Pleading Self Defense is Very Different From the Common Lines of Defense to a Criminal Charge.
A lot of folks point to the "Don't Talk to the Police" video that is making the rounds on gun boards. But it is about a police contact in general. It works fine when you aren't claiming self defense, and it's up to the State to prove your guilty beyond a reasonable doubt. But things work differently if you are pleading self defense.
Basically --
- The prosecutor must prove the elements of the underlying crime beyond a reasonable doubt -- basically that you intentionally shot the guy. But if you are pleading self defense, you will have admitted that, so we go to step 2.
- Now you must present evidence from which the trier of fact could infer that your conduct met the applicable legal standard justifying the use of lethal force in self defense. Depending on the State, you may not have to prove it, i. e., you may not have to convince the jury. But you will have to at least present a prima facie case, i. e., sufficient evidence which, if true, establishes that you have satisfied all legal elements necessary to justify your conduct.
- Now it's the prosecutor's burden to attack your claim and convince the jury beyond a reasonable doubt that you did not act in justified self defense.
Let's go through that again.
In an ordinary criminal prosecution, the defendant doesn't have to say anything. He doesn't have to present any evidence. The entire burden falls on the prosecution. The prosecution has to prove all the elements of the crime beyond a reasonable doubt.
If the crime you're charged with is, for example, manslaughter, the prosecution must prove that you were there, you fired the gun, you intended to fire the gun (or were reckless), and the guy you shot died. In the typical manslaughter prosecution, the defendant might by way of his defense try to plant a seed that you weren't there (alibi defense), or that someone else might have fired the gun, or that it was an accident. In each case the defendant doesn't have to actually prove his defense. He merely has to create a reasonable doubt in the minds of the jurors.
So in such cases, it probably doesn't pay for you to say anything to the police, at least early on. Let them do the work of trying to amass evidence to prove the case against you. There's no reason for you to help.
But if you are going to be claiming self defense, you will wind up admitting all the elements of what would, absent legal justification, constitute a crime. You will necessarily admit that you were there, that you fired the gun, and that you intended to shoot the decedent. Your defense is that your use of lethal force in self defense satisfied the applicable legal standard and that, therefore, it was justified.
So now you would have to affirmatively present evidence from which the trier of fact could infer that your conduct met the applicable legal standard justifying the use of lethal force in self defense. In some jurisdictions, you may not have to prove it, i. e., you don't have to convince the jury. But you will at least have to present a prima facie case, i. e., sufficient evidence which, if true, establishes that you have satisfied all legal elements necessary to justify your conduct.

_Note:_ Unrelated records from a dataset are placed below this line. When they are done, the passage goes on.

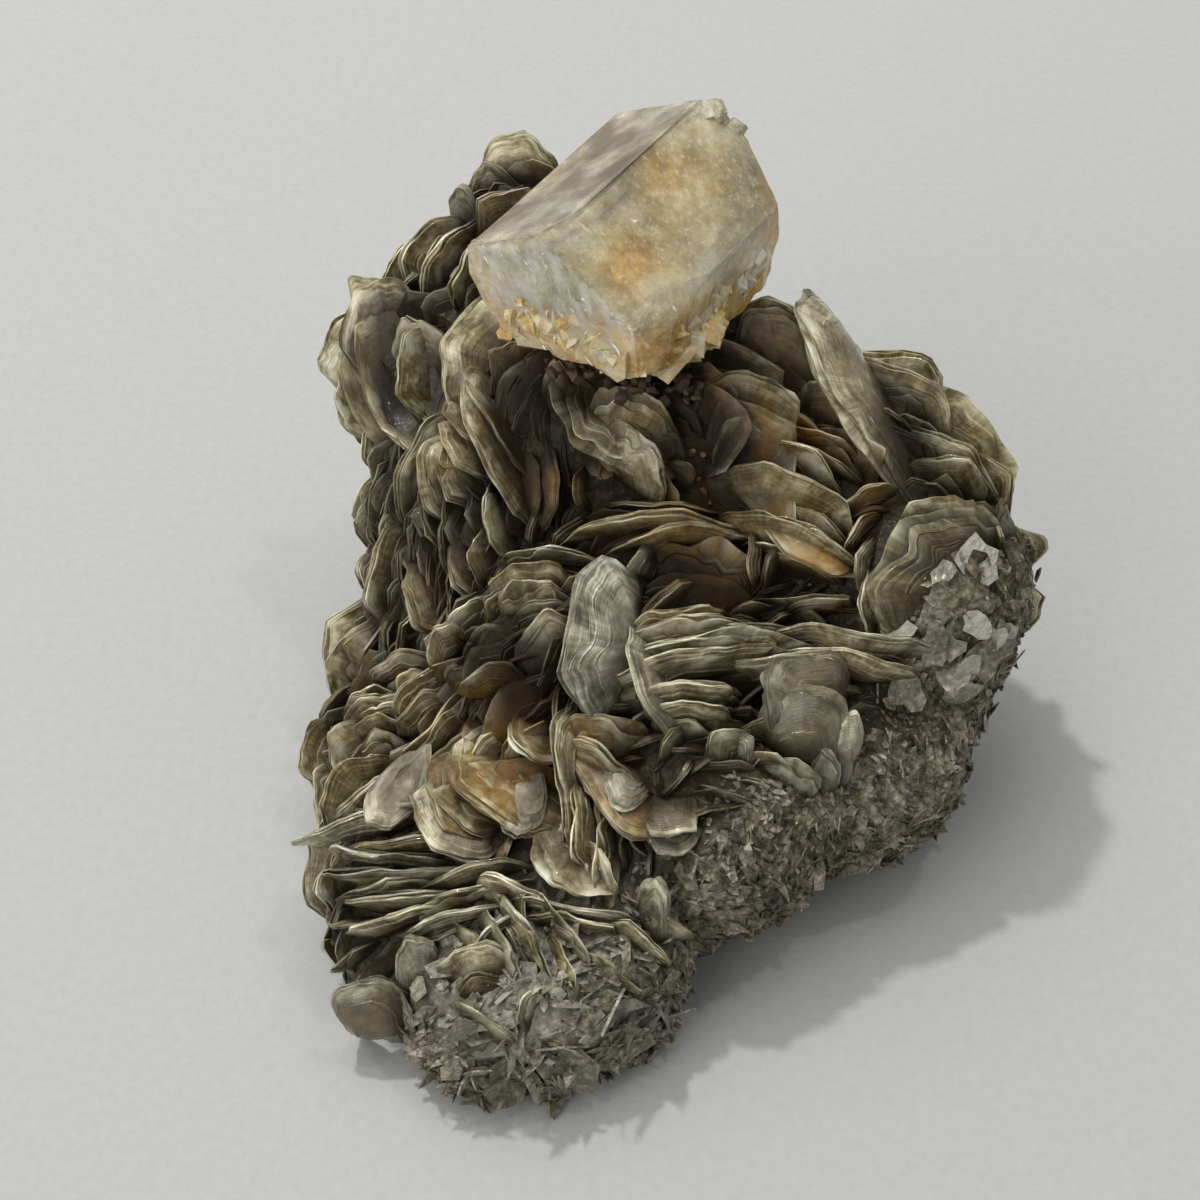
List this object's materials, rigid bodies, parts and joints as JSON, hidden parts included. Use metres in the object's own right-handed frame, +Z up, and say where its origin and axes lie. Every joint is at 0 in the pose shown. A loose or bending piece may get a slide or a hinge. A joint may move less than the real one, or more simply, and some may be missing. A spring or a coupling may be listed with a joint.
{
  "type": "beryl crystal on muscovite",
  "caption": "Colourless to straw-yellow beryl prism lying on a cluster of rounded, overlapping muscovite mica books with a fine-grained mica rock base.",
  "frame": {"origin": "middle of the flat base that the specimen rests on", "axes": "+Z up, +X to the right of the crystal's front end, +Y to the back, along the longest side"},
  "size_m": [0.0835, 0.0934, 0.0676],
  "materials": {
    "beryl": "clear to cloudy crystal, glossy prism faces, etched front end, yellow iron stains",
    "muscovite": "pearly grey-green to silver mica sheets with brown iron stains in the hollows"
  },
  "bodies": {
    "root": {"aquamarine": "beryl", "muscovite_matrix": "muscovite"}
  },
  "joints": []
}
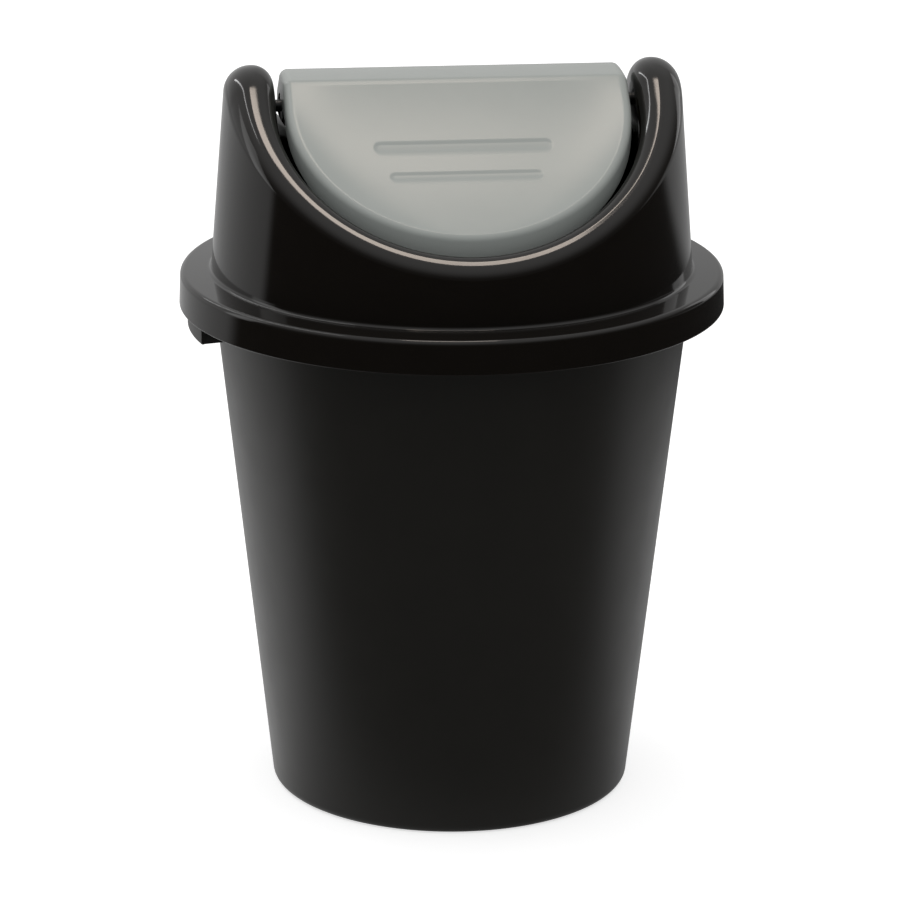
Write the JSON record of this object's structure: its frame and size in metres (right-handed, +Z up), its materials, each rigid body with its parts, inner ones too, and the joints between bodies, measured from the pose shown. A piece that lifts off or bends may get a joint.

Then it will be the prosecutor's burden to attack your claim and convince the jury (in some jurisdictions, he will have to convince the jury beyond a reasonable doubt) that you did not act in justified self defense. And even if you didn't have to prove self defense (only present a prima facie case), the more convincing your story, and your evidence, is, the harder it will be for the prosecutor to meet his rebuttal burden.